==== Material provided
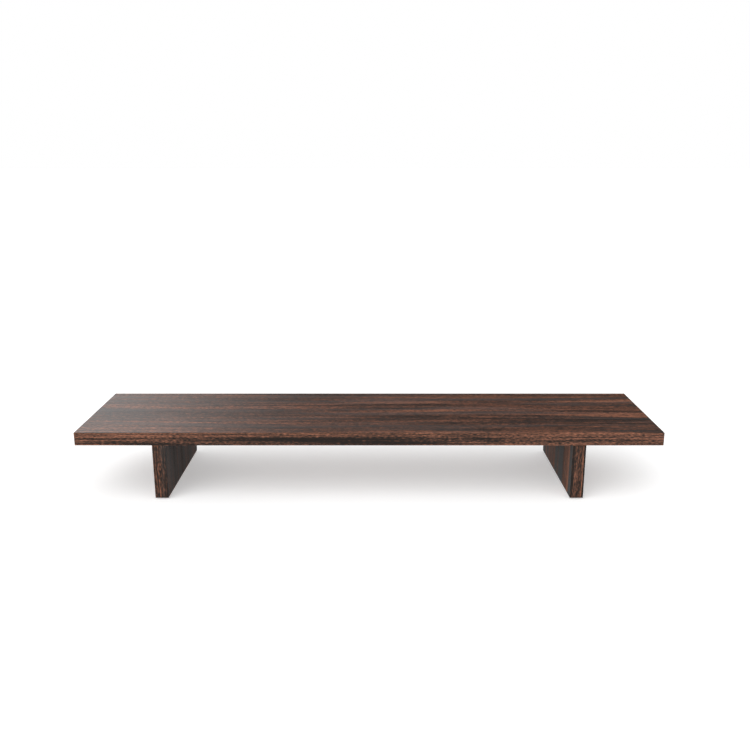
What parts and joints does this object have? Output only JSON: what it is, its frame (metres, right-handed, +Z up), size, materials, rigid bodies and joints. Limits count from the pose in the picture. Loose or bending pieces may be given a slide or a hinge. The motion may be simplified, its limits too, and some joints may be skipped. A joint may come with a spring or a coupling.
{
  "type": "monitor riser stand",
  "caption": "Long flat board shelf on board legs set in from its ends, raising monitors above a desk, with turning cam locks joining the legs to the shelf.",
  "frame": {"origin": "on the desk, below the middle of the shelf", "axes": "+X along the shelf to the right, +Y from the front to the back, +Z up"},
  "size_m": [1.1, 0.262, 0.1326],
  "materials": {
    "walnut_sheet": "satin dark walnut with straight streaked grain",
    "walnut_band": "satin dark walnut edge band",
    "particleboard": "raw pressed chips",
    "beech": "raw beech",
    "zinc": "die-cast zinc",
    "steel": "zinc-plated steel",
    "nylon": "natural nylon",
    "rubber": "matt black"
  },
  "bodies": {
    "stand": {"shelf_core": "particleboard", "shelf_top_sheet": "walnut_sheet", "shelf_bottom_sheet": "walnut_sheet", "shelf_front_edge_band": "walnut_band", "shelf_rear_edge_band": "walnut_band", "shelf_left_edge_band": "walnut_band", "shelf_right_edge_band": "walnut_band", "left_leg_core": "particleboard", "left_leg_outer_sheet": "walnut_sheet", "left_leg_inner_sheet": "walnut_sheet", "left_leg_front_edge_band": "walnut_band", "left_leg_rear_edge_band": "walnut_band", "left_leg_bottom_edge_band": "walnut_band", "left_front_connecting_bolt": "steel", "left_front_insert_nut": "nylon", "left_front_dowel": "beech", "left_front_foot_pad": "rubber", "left_rear_connecting_bolt": "steel", "left_rear_insert_nut": "nylon", "left_rear_dowel": "beech", "left_rear_foot_pad": "rubber", "right_leg_core": "particleboard", "right_leg_outer_sheet": "walnut_sheet", "right_leg_inner_sheet": "walnut_sheet", "right_leg_front_edge_band": "walnut_band", "right_leg_rear_edge_band": "walnut_band", "right_leg_bottom_edge_band": "walnut_band", "right_front_connecting_bolt": "steel", "right_front_insert_nut": "nylon", "right_front_dowel": "beech", "right_front_foot_pad": "rubber", "right_rear_connecting_bolt": "steel", "right_rear_insert_nut": "nylon", "right_rear_dowel": "beech", "right_rear_foot_pad": "rubber"},
    "left_front_cam": {"left_front_cam_lock": "zinc"},
    "left_rear_cam": {"left_rear_cam_lock": "zinc"},
    "right_front_cam": {"right_front_cam_lock": "zinc"},
    "right_rear_cam": {"right_rear_cam_lock": "zinc"}
  },
  "joints": [
    {"name": "left_front_cam_turn", "type": "hinge", "parent": "stand", "child": "left_front_cam", "pos_m": [-0.406, -0.086, 0.0733], "axis": [-1, 0, 0], "range_deg": [0, 190]},
    {"name": "left_rear_cam_turn", "type": "hinge", "parent": "stand", "child": "left_rear_cam", "pos_m": [-0.406, 0.086, 0.0733], "axis": [-1, 0, 0], "range_deg": [0, 190]},
    {"name": "right_front_cam_turn", "type": "hinge", "parent": "stand", "child": "right_front_cam", "pos_m": [0.406, -0.086, 0.0733], "axis": [1, 0, 0], "range_deg": [0, 190]},
    {"name": "right_rear_cam_turn", "type": "hinge", "parent": "stand", "child": "right_rear_cam", "pos_m": [0.406, 0.086, 0.0733], "axis": [1, 0, 0], "range_deg": [0, 190]}
  ]
}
========
What to do:
Copy out the full material exactly as it appears.

Solution for this exercise:
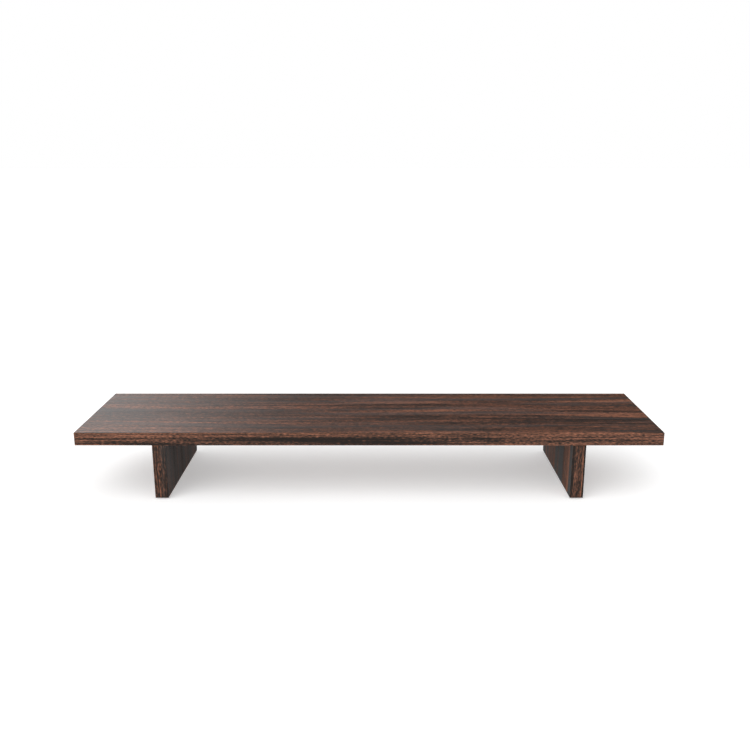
What parts and joints does this object have? Output only JSON: what it is, its frame (metres, right-handed, +Z up), size, materials, rigid bodies and joints. Limits count from the pose in the picture. Loose or bending pieces may be given a slide or a hinge. The motion may be simplified, its limits too, and some joints may be skipped. A joint may come with a spring or a coupling.
{
  "type": "monitor riser stand",
  "caption": "Long flat board shelf on board legs set in from its ends, raising monitors above a desk, with turning cam locks joining the legs to the shelf.",
  "frame": {"origin": "on the desk, below the middle of the shelf", "axes": "+X along the shelf to the right, +Y from the front to the back, +Z up"},
  "size_m": [1.1, 0.262, 0.1326],
  "materials": {
    "walnut_sheet": "satin dark walnut with straight streaked grain",
    "walnut_band": "satin dark walnut edge band",
    "particleboard": "raw pressed chips",
    "beech": "raw beech",
    "zinc": "die-cast zinc",
    "steel": "zinc-plated steel",
    "nylon": "natural nylon",
    "rubber": "matt black"
  },
  "bodies": {
    "stand": {"shelf_core": "particleboard", "shelf_top_sheet": "walnut_sheet", "shelf_bottom_sheet": "walnut_sheet", "shelf_front_edge_band": "walnut_band", "shelf_rear_edge_band": "walnut_band", "shelf_left_edge_band": "walnut_band", "shelf_right_edge_band": "walnut_band", "left_leg_core": "particleboard", "left_leg_outer_sheet": "walnut_sheet", "left_leg_inner_sheet": "walnut_sheet", "left_leg_front_edge_band": "walnut_band", "left_leg_rear_edge_band": "walnut_band", "left_leg_bottom_edge_band": "walnut_band", "left_front_connecting_bolt": "steel", "left_front_insert_nut": "nylon", "left_front_dowel": "beech", "left_front_foot_pad": "rubber", "left_rear_connecting_bolt": "steel", "left_rear_insert_nut": "nylon", "left_rear_dowel": "beech", "left_rear_foot_pad": "rubber", "right_leg_core": "particleboard", "right_leg_outer_sheet": "walnut_sheet", "right_leg_inner_sheet": "walnut_sheet", "right_leg_front_edge_band": "walnut_band", "right_leg_rear_edge_band": "walnut_band", "right_leg_bottom_edge_band": "walnut_band", "right_front_connecting_bolt": "steel", "right_front_insert_nut": "nylon", "right_front_dowel": "beech", "right_front_foot_pad": "rubber", "right_rear_connecting_bolt": "steel", "right_rear_insert_nut": "nylon", "right_rear_dowel": "beech", "right_rear_foot_pad": "rubber"},
    "left_front_cam": {"left_front_cam_lock": "zinc"},
    "left_rear_cam": {"left_rear_cam_lock": "zinc"},
    "right_front_cam": {"right_front_cam_lock": "zinc"},
    "right_rear_cam": {"right_rear_cam_lock": "zinc"}
  },
  "joints": [
    {"name": "left_front_cam_turn", "type": "hinge", "parent": "stand", "child": "left_front_cam", "pos_m": [-0.406, -0.086, 0.0733], "axis": [-1, 0, 0], "range_deg": [0, 190]},
    {"name": "left_rear_cam_turn", "type": "hinge", "parent": "stand", "child": "left_rear_cam", "pos_m": [-0.406, 0.086, 0.0733], "axis": [-1, 0, 0], "range_deg": [0, 190]},
    {"name": "right_front_cam_turn", "type": "hinge", "parent": "stand", "child": "right_front_cam", "pos_m": [0.406, -0.086, 0.0733], "axis": [1, 0, 0], "range_deg": [0, 190]},
    {"name": "right_rear_cam_turn", "type": "hinge", "parent": "stand", "child": "right_rear_cam", "pos_m": [0.406, 0.086, 0.0733], "axis": [1, 0, 0], "range_deg": [0, 190]}
  ]
}